BEGIN Available data

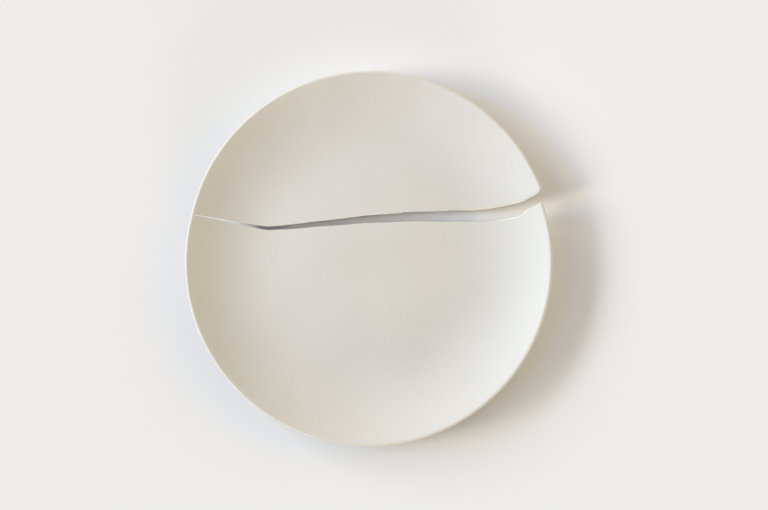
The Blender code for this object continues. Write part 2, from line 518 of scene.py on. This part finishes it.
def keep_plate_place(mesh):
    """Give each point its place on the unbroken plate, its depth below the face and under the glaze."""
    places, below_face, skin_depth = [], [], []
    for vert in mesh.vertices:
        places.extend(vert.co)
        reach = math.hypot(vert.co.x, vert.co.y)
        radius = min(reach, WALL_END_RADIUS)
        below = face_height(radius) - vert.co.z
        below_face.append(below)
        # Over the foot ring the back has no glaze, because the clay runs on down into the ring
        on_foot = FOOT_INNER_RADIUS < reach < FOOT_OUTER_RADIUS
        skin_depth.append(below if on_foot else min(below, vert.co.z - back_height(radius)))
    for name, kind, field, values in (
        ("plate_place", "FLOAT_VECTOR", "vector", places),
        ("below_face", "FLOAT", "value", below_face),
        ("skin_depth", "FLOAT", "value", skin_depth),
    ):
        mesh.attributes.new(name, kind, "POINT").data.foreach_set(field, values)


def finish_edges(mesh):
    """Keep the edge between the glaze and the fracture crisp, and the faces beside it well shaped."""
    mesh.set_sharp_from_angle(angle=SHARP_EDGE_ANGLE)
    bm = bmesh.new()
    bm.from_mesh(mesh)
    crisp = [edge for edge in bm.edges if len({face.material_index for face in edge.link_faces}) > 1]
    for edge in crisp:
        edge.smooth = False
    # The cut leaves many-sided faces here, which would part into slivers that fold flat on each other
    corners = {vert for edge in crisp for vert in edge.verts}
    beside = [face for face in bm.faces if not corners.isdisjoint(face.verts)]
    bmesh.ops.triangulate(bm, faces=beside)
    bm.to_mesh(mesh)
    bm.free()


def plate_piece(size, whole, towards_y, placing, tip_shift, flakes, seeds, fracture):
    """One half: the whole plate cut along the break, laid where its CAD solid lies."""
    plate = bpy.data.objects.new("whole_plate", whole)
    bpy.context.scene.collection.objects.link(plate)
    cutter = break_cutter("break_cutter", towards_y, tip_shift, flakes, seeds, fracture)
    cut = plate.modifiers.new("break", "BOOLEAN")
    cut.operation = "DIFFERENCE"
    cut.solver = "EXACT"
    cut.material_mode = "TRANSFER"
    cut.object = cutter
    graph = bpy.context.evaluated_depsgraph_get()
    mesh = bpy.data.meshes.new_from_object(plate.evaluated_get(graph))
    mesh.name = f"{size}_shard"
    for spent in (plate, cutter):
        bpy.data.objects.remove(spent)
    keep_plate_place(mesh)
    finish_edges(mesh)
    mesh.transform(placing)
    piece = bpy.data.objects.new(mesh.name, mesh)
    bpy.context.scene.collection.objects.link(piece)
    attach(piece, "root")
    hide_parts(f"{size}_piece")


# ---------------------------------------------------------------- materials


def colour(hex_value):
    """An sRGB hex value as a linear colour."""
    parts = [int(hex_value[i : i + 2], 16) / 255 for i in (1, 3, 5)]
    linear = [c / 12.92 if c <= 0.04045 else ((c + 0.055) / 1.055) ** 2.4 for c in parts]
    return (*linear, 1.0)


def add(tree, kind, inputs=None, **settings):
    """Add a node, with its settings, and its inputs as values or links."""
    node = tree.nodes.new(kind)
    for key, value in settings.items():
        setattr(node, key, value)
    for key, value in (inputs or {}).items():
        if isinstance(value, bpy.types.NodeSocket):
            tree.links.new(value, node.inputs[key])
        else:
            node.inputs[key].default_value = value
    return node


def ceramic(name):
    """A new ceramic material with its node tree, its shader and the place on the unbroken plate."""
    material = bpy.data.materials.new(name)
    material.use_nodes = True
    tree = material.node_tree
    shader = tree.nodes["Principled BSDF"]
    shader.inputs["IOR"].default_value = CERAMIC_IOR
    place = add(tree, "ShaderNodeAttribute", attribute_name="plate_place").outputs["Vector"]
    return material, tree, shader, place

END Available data

_Goal of the exercise_
Check each line above for the string "scene" and show the ones that have it.

_Written reply_
The Blender code for this object continues. Write part 2, from line 518 of scene.py on. This part finishes it.
    bpy.context.scene.collection.objects.link(plate)
    bpy.context.scene.collection.objects.link(piece)